Making sense of these contradictory views is a difficult task. I am not convinced the job is made simpler by Pusey’s beatification of the middle class as the representative of all that is opposed to ‘economic rationalism’. In effect, he makes a middleclass moral economy the metaphor for a world we have lost, now trammelled by economic reform. This is heart-warming to hear, but it is worth remembering that the middle class’s commitment to equity has been matched by its commitment to self-reliance, and its public-spiritedness by its introversion. With the growth of the middle class in the postwar full employment economy, its contradictory aspirations shaped our political culture. If, as Pusey argues, this meant ideas of civic purpose and social connectedness, we should also remember that the middle class has also affirmed its self-reliance, its property accumulation, its complaint against taxation and welfare, and its enthusiasm for private schooling.

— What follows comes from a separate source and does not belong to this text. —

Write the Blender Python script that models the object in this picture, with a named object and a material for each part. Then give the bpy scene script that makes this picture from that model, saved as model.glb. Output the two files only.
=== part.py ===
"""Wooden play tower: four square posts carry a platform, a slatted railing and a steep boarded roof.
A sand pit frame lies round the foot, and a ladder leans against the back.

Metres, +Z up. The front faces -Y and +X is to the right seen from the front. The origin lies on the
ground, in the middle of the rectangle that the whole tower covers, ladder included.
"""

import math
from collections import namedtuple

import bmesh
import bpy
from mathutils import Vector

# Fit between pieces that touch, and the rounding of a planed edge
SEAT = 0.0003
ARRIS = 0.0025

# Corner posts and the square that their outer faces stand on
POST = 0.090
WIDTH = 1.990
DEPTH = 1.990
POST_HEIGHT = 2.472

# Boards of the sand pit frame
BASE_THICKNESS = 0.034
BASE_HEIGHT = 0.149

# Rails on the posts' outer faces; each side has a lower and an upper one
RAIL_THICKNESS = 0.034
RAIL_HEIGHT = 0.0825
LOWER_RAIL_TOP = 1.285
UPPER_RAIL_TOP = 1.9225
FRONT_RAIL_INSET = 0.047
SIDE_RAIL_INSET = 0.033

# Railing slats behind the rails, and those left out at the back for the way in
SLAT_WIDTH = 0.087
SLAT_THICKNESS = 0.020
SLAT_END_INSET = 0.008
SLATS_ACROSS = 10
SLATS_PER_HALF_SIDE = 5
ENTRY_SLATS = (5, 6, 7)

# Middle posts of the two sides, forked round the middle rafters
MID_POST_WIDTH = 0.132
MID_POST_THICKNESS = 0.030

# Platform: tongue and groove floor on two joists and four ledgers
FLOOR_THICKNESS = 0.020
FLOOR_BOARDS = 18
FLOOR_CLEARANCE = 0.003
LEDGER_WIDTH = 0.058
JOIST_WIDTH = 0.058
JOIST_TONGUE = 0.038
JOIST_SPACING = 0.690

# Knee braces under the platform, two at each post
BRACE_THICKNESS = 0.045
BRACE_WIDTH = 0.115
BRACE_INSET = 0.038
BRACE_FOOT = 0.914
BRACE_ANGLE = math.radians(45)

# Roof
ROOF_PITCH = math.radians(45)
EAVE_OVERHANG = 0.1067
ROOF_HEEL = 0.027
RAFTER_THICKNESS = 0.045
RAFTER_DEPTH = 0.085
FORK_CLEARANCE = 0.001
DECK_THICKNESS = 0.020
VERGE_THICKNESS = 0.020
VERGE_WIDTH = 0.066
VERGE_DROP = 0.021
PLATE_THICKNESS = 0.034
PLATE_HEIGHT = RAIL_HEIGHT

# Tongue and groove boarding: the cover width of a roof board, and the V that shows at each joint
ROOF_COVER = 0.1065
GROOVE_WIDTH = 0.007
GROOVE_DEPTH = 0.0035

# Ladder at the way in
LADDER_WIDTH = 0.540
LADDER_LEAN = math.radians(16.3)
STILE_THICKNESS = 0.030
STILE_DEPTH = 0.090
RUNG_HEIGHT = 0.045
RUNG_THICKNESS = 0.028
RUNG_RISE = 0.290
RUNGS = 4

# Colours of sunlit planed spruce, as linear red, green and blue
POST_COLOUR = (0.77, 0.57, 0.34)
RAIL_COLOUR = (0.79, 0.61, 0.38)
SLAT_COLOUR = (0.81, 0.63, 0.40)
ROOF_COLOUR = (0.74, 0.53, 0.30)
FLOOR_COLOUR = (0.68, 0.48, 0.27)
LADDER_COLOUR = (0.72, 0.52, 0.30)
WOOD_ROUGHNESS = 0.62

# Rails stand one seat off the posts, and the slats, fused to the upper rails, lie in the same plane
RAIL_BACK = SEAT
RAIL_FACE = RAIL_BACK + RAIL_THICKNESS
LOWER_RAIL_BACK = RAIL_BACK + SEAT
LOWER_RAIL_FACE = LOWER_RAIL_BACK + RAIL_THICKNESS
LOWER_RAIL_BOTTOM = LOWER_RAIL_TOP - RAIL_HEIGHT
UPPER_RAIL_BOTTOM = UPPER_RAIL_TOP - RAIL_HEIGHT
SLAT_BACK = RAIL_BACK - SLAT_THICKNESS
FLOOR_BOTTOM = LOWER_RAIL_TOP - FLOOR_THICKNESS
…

All these middleclass virtues have been heavily supported by handouts from the state through subsidies, tax breaks and incentives. Menzies began many of them, in tax deductibility for dependent spouses and children, for private health insurance premiums and private school fees, and in his concerted efforts to keep home loan interest rates down. Howard has revived many of them, in family tax benefits, private health insurance incentives and private school subsidies.

Rather than just see the middle class as representing all that is public-spirited, good and cohesive in our political culture, we might also remember that it is often willing to be seduced to opt out of the public system, is acutely sensitive to paying taxes, and is ever ready to look after its own. So, if the middleclass centre of Australian society were to be thinned out, and its influence over our political culture were to decline, this might well be a good thing. The putative decline of the Great White Middle Class could be seen as having its own bright side.